Mindfulness and College Students

by | Jun 17, 2020

mindfulness college students

Most of our time is spent thinking about what lies before us and what lies behind. We don’t spend a lot of time in the here and now. Innately, we often overthink aspects of our past and worry about our future. With all the time we spend in this state of mind, there’s little time left to live in the present moment. That’s a struggle for most Americans, especially in the fast-paced society that drives our lives. For college students, mindfulness can be a powerful stress reliever. It can reduce existing stress and develop a strong ability to deal with stress when it does come up.

What is mindfulness?

By definition, mindfulness is the psychological process of purposely bringing one’s attention to experiences occurring in the present moment without judgment, which one develops through the practice of meditation and through other training. It’s the ability to be fully present and aware without being reactive. 

Because of this, being mindful is a skill that helps build a healthy stress response. When stress comes, mindful people are able to observe it and sit with it without reacting immediately.
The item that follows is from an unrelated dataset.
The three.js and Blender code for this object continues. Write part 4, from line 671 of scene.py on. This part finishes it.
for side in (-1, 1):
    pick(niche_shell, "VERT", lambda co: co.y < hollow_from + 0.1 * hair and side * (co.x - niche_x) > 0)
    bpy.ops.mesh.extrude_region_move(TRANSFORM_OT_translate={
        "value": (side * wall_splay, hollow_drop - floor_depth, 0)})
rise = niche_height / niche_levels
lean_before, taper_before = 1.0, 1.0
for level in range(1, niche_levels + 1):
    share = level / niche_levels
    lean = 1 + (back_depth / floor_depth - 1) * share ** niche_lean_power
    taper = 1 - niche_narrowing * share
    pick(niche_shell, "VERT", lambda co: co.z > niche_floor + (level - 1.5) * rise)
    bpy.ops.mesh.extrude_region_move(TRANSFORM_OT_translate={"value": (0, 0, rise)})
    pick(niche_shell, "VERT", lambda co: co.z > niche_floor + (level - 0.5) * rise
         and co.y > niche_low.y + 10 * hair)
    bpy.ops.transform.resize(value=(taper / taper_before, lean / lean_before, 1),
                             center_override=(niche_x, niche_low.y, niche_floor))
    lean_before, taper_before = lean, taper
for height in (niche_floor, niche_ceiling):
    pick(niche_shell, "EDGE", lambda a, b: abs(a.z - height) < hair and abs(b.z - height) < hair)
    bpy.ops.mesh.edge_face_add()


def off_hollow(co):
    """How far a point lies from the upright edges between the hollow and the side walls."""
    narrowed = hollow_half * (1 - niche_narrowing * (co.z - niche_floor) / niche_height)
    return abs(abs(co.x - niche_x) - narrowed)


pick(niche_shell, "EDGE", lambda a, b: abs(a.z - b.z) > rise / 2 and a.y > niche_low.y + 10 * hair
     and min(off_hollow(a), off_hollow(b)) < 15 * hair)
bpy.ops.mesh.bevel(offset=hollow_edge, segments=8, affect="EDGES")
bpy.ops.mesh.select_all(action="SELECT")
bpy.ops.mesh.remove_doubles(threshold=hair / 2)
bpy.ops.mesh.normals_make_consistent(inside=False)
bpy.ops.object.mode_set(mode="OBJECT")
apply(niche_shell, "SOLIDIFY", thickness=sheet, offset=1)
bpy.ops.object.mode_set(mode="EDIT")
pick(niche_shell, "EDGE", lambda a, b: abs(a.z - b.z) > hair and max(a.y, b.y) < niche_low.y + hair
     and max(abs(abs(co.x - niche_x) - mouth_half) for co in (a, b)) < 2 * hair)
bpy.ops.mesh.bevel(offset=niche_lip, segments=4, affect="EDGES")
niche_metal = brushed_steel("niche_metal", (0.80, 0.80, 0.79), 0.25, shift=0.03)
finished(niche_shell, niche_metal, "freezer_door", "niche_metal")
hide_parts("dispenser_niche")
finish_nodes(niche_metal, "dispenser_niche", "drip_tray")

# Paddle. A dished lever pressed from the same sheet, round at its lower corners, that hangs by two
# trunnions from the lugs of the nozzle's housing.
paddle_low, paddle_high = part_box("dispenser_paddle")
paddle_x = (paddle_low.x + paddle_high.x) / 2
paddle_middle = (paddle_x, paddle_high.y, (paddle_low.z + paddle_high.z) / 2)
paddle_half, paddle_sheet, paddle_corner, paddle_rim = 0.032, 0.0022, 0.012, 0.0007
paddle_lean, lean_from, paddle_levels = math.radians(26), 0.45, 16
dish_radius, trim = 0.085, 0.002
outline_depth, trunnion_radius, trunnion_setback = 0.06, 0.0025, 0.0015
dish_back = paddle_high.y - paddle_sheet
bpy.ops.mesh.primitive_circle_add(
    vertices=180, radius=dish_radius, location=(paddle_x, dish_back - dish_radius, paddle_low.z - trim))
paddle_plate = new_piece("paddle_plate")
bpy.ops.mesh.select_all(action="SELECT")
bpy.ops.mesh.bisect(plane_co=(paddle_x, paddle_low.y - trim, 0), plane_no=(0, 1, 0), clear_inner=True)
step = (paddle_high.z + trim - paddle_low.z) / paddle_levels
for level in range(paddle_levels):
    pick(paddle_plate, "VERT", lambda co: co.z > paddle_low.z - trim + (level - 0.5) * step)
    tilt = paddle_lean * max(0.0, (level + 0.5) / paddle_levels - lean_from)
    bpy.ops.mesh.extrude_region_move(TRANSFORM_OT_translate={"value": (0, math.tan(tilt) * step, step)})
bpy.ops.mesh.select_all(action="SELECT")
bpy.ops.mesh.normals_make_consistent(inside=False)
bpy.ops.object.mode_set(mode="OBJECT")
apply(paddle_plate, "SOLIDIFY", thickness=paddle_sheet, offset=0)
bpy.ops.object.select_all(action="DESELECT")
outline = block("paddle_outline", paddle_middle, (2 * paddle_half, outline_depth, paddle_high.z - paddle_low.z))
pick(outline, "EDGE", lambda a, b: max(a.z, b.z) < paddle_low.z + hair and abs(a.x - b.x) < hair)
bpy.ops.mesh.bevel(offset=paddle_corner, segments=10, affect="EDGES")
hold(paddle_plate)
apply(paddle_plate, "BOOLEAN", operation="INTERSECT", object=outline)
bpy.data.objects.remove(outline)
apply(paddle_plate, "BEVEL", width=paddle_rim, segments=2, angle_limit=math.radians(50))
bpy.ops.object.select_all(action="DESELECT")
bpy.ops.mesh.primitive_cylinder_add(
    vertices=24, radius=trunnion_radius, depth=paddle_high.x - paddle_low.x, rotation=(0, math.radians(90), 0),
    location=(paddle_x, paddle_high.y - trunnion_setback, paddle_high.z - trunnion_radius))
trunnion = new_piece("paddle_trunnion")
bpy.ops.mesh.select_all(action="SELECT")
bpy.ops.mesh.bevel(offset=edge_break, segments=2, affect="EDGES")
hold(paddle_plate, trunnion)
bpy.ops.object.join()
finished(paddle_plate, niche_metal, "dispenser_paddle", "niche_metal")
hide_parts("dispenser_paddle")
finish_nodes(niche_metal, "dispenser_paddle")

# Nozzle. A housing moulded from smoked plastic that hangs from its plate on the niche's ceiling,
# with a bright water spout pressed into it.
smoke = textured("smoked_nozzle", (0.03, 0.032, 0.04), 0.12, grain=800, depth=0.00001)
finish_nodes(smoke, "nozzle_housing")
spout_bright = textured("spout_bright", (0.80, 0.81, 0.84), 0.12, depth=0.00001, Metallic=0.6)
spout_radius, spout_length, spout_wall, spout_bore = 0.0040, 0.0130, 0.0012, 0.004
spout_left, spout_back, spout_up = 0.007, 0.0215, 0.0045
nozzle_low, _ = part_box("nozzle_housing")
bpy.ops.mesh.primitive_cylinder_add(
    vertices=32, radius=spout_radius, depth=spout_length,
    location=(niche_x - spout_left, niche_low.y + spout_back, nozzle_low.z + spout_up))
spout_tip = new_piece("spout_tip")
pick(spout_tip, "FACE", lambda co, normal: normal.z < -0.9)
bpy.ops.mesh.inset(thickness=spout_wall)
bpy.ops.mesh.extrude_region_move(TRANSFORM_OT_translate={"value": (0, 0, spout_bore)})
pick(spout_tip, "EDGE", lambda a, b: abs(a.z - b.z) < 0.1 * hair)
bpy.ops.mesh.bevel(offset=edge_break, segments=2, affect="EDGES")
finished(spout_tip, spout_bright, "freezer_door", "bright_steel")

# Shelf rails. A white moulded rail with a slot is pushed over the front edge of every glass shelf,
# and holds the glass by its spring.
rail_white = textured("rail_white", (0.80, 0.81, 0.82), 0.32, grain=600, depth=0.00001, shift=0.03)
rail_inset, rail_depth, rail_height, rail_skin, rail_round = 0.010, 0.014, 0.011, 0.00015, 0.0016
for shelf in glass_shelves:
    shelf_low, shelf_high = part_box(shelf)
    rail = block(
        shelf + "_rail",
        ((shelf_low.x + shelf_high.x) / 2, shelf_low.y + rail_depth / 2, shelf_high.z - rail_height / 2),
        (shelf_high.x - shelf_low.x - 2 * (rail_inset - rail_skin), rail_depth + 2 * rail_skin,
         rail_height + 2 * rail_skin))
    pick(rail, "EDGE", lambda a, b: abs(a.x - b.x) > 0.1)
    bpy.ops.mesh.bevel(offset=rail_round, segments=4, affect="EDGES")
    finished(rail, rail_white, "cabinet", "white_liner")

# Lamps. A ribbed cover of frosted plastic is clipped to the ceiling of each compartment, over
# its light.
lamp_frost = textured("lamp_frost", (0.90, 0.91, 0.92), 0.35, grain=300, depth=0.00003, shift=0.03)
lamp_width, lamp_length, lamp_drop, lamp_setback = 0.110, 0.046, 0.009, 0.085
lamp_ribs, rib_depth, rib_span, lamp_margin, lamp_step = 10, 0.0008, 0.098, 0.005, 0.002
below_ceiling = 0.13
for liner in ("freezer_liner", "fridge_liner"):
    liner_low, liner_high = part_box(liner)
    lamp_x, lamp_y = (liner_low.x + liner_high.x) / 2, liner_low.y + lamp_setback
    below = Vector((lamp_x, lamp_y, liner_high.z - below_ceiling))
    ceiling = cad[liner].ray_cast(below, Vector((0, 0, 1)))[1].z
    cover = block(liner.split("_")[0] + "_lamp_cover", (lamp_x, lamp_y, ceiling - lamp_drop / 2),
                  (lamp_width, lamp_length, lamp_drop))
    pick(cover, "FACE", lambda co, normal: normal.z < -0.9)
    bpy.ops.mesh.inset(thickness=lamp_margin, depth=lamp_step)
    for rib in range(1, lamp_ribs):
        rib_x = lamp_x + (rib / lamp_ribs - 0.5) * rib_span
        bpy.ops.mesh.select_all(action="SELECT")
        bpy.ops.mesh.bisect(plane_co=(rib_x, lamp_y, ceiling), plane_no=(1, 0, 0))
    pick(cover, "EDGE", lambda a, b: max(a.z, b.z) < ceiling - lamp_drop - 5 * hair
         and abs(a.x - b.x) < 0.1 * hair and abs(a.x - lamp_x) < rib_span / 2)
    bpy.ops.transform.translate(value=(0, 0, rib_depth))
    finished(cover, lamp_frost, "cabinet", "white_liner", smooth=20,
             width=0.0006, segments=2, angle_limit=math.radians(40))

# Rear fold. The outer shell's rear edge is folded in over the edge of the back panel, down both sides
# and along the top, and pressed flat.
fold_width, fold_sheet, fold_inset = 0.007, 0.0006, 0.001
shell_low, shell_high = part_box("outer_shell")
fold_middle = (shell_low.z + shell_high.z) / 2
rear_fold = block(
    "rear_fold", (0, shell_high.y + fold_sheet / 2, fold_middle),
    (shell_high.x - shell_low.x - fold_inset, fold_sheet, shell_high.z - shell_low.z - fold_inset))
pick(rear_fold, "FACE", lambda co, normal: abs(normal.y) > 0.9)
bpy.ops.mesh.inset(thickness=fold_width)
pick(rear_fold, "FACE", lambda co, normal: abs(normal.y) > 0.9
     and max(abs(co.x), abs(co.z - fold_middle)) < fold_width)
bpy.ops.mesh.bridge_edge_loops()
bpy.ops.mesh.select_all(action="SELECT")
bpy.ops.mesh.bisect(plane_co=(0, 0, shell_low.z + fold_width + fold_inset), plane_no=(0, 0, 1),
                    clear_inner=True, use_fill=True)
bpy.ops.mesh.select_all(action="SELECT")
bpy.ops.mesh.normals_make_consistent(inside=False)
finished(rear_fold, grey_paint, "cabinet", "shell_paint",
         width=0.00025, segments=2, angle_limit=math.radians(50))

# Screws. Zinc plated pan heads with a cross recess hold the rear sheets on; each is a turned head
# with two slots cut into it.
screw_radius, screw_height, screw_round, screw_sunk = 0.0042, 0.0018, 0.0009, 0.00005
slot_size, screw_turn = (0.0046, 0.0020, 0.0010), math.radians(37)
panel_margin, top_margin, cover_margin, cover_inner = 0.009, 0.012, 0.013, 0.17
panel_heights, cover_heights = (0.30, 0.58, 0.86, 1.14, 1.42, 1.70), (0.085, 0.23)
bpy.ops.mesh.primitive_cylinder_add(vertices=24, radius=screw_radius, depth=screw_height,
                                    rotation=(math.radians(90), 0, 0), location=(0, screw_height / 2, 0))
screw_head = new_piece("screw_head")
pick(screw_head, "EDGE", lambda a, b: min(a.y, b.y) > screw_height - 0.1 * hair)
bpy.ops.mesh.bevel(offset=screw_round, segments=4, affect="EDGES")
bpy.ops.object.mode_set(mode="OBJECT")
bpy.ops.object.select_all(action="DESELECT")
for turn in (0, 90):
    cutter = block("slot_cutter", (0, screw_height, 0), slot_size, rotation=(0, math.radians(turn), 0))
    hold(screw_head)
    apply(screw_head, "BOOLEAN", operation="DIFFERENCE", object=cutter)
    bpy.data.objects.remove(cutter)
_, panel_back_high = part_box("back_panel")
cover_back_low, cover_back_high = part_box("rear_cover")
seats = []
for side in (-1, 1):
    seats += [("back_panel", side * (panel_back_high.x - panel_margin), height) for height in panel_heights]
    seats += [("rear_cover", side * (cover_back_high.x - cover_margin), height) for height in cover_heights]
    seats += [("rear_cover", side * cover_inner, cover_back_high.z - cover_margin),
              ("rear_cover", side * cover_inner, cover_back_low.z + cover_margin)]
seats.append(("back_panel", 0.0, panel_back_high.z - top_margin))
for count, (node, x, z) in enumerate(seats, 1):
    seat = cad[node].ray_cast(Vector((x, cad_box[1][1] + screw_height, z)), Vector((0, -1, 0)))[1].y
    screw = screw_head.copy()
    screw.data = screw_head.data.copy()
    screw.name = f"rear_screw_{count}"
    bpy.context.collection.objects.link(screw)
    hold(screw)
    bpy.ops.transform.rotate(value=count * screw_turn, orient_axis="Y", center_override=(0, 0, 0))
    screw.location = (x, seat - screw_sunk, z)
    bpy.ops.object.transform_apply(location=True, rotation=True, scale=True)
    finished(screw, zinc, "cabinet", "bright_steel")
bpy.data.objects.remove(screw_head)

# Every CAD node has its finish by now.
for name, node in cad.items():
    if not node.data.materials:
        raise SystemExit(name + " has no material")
In college, a notable amount of stress comes along with pursuing a degree and living on your own. Mindfulness is a practice to help you stay afloat rather than letting stress push you under the waves. It’s one of the best things you can do for your mental health.
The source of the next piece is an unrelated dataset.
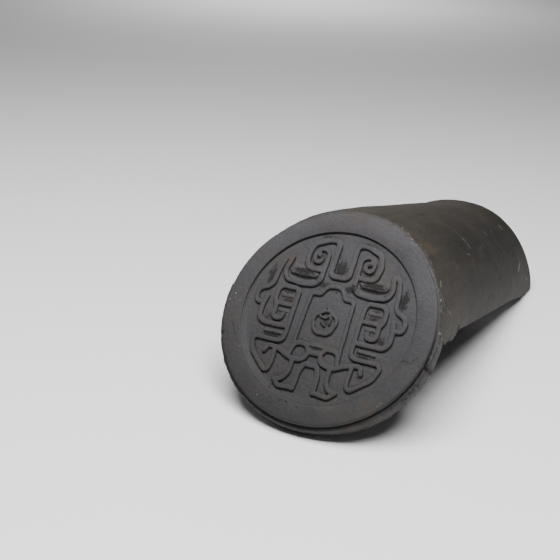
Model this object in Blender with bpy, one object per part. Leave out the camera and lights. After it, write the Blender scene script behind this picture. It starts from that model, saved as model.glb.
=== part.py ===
"""Eave roof tile of grey clay: a half-round barrel with a round, carved end.

Metres, +Z up. The tile stands as it does when it is set down by itself, on the lower back edge
of its round end and on the two tail corners of the barrel. The barrel runs along +Y, the carved
face looks to -Y, and the origin is under the middle of the tile, on the surface it stands on.
"""
import math

import bmesh
import bpy
from mathutils import Matrix, Vector

MM = 0.001

# Barrel
BARREL_RADIUS = 80.0 * MM
BARREL_WALL = 11.6 * MM
BARREL_LENGTH = 294.6 * MM      # from the middle of the round end to the tail
BARREL_STEPS = 40               # flats round the half circle
EDGE_BEVEL = 1.6 * MM           # softened edges of the tail and of the two bed edges

# Round end
END_RADIUS = BARREL_RADIUS      # as wide as the barrel, with their tops flush
END_THICKNESS = 16.0 * MM
END_LEAN = math.radians(28.3)   # its top leans back towards the barrel
END_STEPS = 72
END_BEVEL = 1.2 * MM
PLATE_STEP = 3.0 * MM
PLATE_RADIUS = END_RADIUS - PLATE_STEP      # the stamped face plate in front of the slab
PLATE_RISE = 4.0 * MM
RIM_WIDTH = 13.7 * MM
FIELD_RADIUS = PLATE_RADIUS - RIM_WIDTH     # the sunk field inside the flat rim
FIELD_DEPTH = 2.2 * MM
FIELD_SLOPE = 0.9 * MM          # how far the wall of the field leans outwards
JOINT_DEPTH = PLATE_RISE + 1.0 * MM         # how far behind the face the barrel begins

# Raised lines of the beast mask
LINE_FOOT = 4.2 * MM
LINE_TOP = 2.3 * MM
LINE_HEIGHT = 1.9 * MM
LINE_ROOT = 0.7 * MM            # how far each line is sunk into the clay of the field
LINE_TURN = math.radians(26)    # the largest bend from one point of a line to the next
LINE_SHORTEST = 0.5             # the least way between two points, in hundredths of the field's radius
MASK_TURN = math.radians(1.1)   # the mask sits a little askew

# Guide lines of the mask: distances from its middle line, in hundredths of the field's radius
HORN_IN = 11.1
HORN_OUT = 42.7
CUP_IN = 19.3
CUP_OUT = 64.1
PANEL_SIDE = 26.2
PILLAR = 39.8
EYE_OUT = 64.6
JAW_OUT = 77.4

# Guide lines of the mask: heights above its middle, in hundredths of the field's radius
HORN_TOP = 87.7
CROWN = 46.6
CUP_FOOT = 31.9
EYE_TOP = 23.7
EYE_BAR = 3.8
JAW = -21.8
WING = -38.7
MOUTH = -42.3
FOOT = -85.8
FLOWER_HEIGHT = -7.3
FLOWER_RADIUS = 12.8
FLOWER_SWELL = 1.1              # how far each of its lobes stands out
FLOWER_STEPS = 30


def clear_scene():
    for thing in list(bpy.data.objects):
        bpy.data.objects.remove(thing, do_unlink=True)


def rounded(corners):
    """Points along a bent line; each corner is its place across and up, and its radius."""
    points = [Vector(corners[0][:2])]
    for before, corner, after in zip(corners, corners[1:], corners[2:]):
        here = Vector(corner[:2])
        back = Vector(before[:2]) - here
        on = Vector(after[:2]) - here
        half = back.angle(on) / 2
        cut = min(corner[2] / math.tan(half), 0.499 * min(back.length, on.length))
        radius = cut * math.tan(half)
        back.normalize()
        on.normalize()
        middle = here + (back + on).normalized() * (radius / math.sin(half))
        spoke = here + back * cut - middle
        sweep = math.pi - 2 * half
        if back.cross(on) > 0:
            sweep = -sweep
        count = max(1, math.ceil(abs(sweep) / LINE_TURN))
        for step in range(count + 1):
            turned = Matrix.Rotation(sweep * step / count, 2) @ spoke
            if (middle + turned - points[-1]).length > LINE_SHORTEST:
                points.append(middle + turned)
    points.append(Vector(corners[-1][:2]))
    return points


def ring(across, up, radius, count, lobes=0, swell=0.0):
    """Points round a closed line, with as many soft lobes as asked."""
    points = []
    for step in range(count):
        angle = math.tau * step / count
        reach = radius + swell * math.cos(lobes * angle)
        points.append(Vector((across + reach * math.sin(angle), up + reach * math.cos(angle))))
    return points


def half_mask():
    """The lines right of the middle, in hundredths of the field's radius."""
    return [
        # Crown and horn
        rounded([(0, CROWN, 0), (HORN_IN, CROWN, 7.9), (HORN_IN, HORN_TOP, 8.7), (28.4, 86.9, 22.1),
                 (41.9, 78.2, 14.2), (HORN_OUT, 52.1, 11.8), (22.9, 50.6, 0)]),
        # Curl of the horn, its stem and the cup under it
        rounded([(26.9, 67.3, 0), (25.9, 59.9, 4.7), (35.1, 59.7, 6.3), (35.4, 73.9, 7.1), (20.2, 74.9, 8.7),
                 (CUP_IN, 60, 12.6), (CUP_IN + 0.6, CUP_FOOT, 15.8), (41.1, CUP_FOOT - 0.9, 31.6),
                 (CUP_OUT + 0.6, CUP_FOOT + 0.6, 19), (CUP_OUT - 0.9, 49, 15.8), (60.3, 60.7, 0)]),
        # Ear
        rounded([(60.7, 60, 0), (69.8, 57.5, 7.9), (72.7, 34.8, 47.4), (73.9, 21.5, 12.6),
                 (89.4, 13.6, 10.3), (85.9, 0.3, 7.9), (77.7, -0.6, 0)]),
        # Jaw
        rounded([(JAW_OUT - 2.5, 11.1, 0), (JAW_OUT, -1.6, 15.8), (JAW_OUT, JAW, 12.6), (56.9, JAW, 31.6), (PILLAR, JAW, 0)]),
        # Pillar and wing
        rounded([(PILLAR, 18.2, 0), (PILLAR, WING, 7.9), (76.8, WING + 0.5, 6.3), (72.4, -55.3, 12.6),
                 (47.7, -76.5, 4.4), (45.2, -63.2, 9.5), (45.5, -49, 0)]),
        # Eye
        rounded([(PILLAR, 16.7, 0), (43.3, EYE_TOP - 0.6, 5.5), (EYE_OUT, EYE_TOP + 0.3, 9.5), (EYE_OUT, 6.3, 12.6),
                 (61, 0, 9.5), (61.3, -14.2, 8.7), (51.2, -14.5, 4.1), (49.6, -9.5, 0)]),
        rounded([(PILLAR, EYE_BAR, 0), (61.6, EYE_BAR, 0)]),
        # Mouth with its round corner, and the whisker that runs out of it
        rounded([(0, MOUTH, 0), (7.9, MOUTH, 6.3), (12, -35.4, 6.3), (26.2, -35.1, 7.9), (27.5, -49, 0)]),
        rounded([(7.9, MOUTH, 0), (10.4, -52.8, 7.9), (23.7, -53.7, 15.8), (34.8, -48, 19),
                 (56.2, -46.1, 5.1), (57.5, -53.1, 0)]),
        # Panel of the nose
        rounded([(0, 34.6, 0), (9.5, 33.5, 6.3), (13.3, 23.4, 4.7), (PANEL_SIDE - 0.6, 23.4, 5.1),
                 (PANEL_SIDE, 0, 94.8), (PANEL_SIDE + 1.4, -40.3, 0)]),
        # Leg, foot and the arch between the legs
        rounded([(22.1, -53.4, 0), (22.4, -71.1, 15.8), (28.4, -79.9, 9.5), (37.3, -81.2, 0)]),
        rounded([(36.7, -80.3, 0), (30.8, FOOT - 0.2, 6.3), (11.7, FOOT + 0.2, 0)]),
        rounded([(0, -55.6, 0), (8.5, -55.3, 5.5), (11.7, -66.4, 12.6), (12, FOOT - 0.9, 0)]),
    ]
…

How to improve mindfulness as a college student

Meditation is one of the most popular ways to practice mindfulness because it calms the mind and promotes deep relaxation. It allows you to dwell in the present moment for the entirety of your meditation session. Additionally, it equips you with the skill to be mindful so you can bring that to the rest of your day. It increases your capacity for focus and memory, both important to excel academically. It’s also simple to get started. As a beginner, you don’t need more than 10 minutes. Generally, guided meditations are great for beginners because they train your mind to reach a meditative state. Unguided meditation is a step that the more advanced can take to dive deeper into the practice. There are many methods, but an easy way to begin is downloading Calm or Headspace, or searching “guided meditation” on YouTube. 

Former Google engineer Chade-Meng Tan outlines a quick and easy 6-second mindfulness technique called “one mindful breath.” He tells his students all they need to commit to when starting a mindfulness journey is just one mindful breath a day. Once that’s complete, you’ve accomplished your mindfulness practice and done something good for yourself no matter what comes your way the rest of the day.
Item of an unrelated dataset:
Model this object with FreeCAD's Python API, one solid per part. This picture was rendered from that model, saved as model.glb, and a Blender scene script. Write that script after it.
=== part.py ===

Another simple mindfulness practice for college students is taking note of the nature around you. Do you ever get to class and realize you were on your phone the entire time? By doing this, we miss out on the beauty around us that can ground us in the present moment. Maybe new flowers on the quad are blooming, or there’s a cardinal in the tree on your way to the library. Noticing the natural beauty of our environment keeps us present, rather than preoccupied with what we’re about to do or what we just did. Try this the next time you’re walking somewhere on campus.

Just start somewhere.

Once you begin practicing mindfulness, it can become the healthiest habit you’ll pursue all day. You’ll look forward to your me-time that rejuvenates you and relieves your stress. Try to do something at the same time everyday to build it into your routine. You’ll become more comfortable with sitting in the present moment. Realize your thoughts are simply thoughts; there are no good thoughts or bad thoughts. Just be, don’t judge.

 If starting to meditate feels overwhelming, just get started. Any progress is better than no progress. The beauty of meditation and mindfulness is that you’ll see benefits right away, even when you have a lot still to learn. For college students, mindfulness is a powerful tool to deal with stressful schedules and prioritize being in the moment. Your brain will certainly thank you.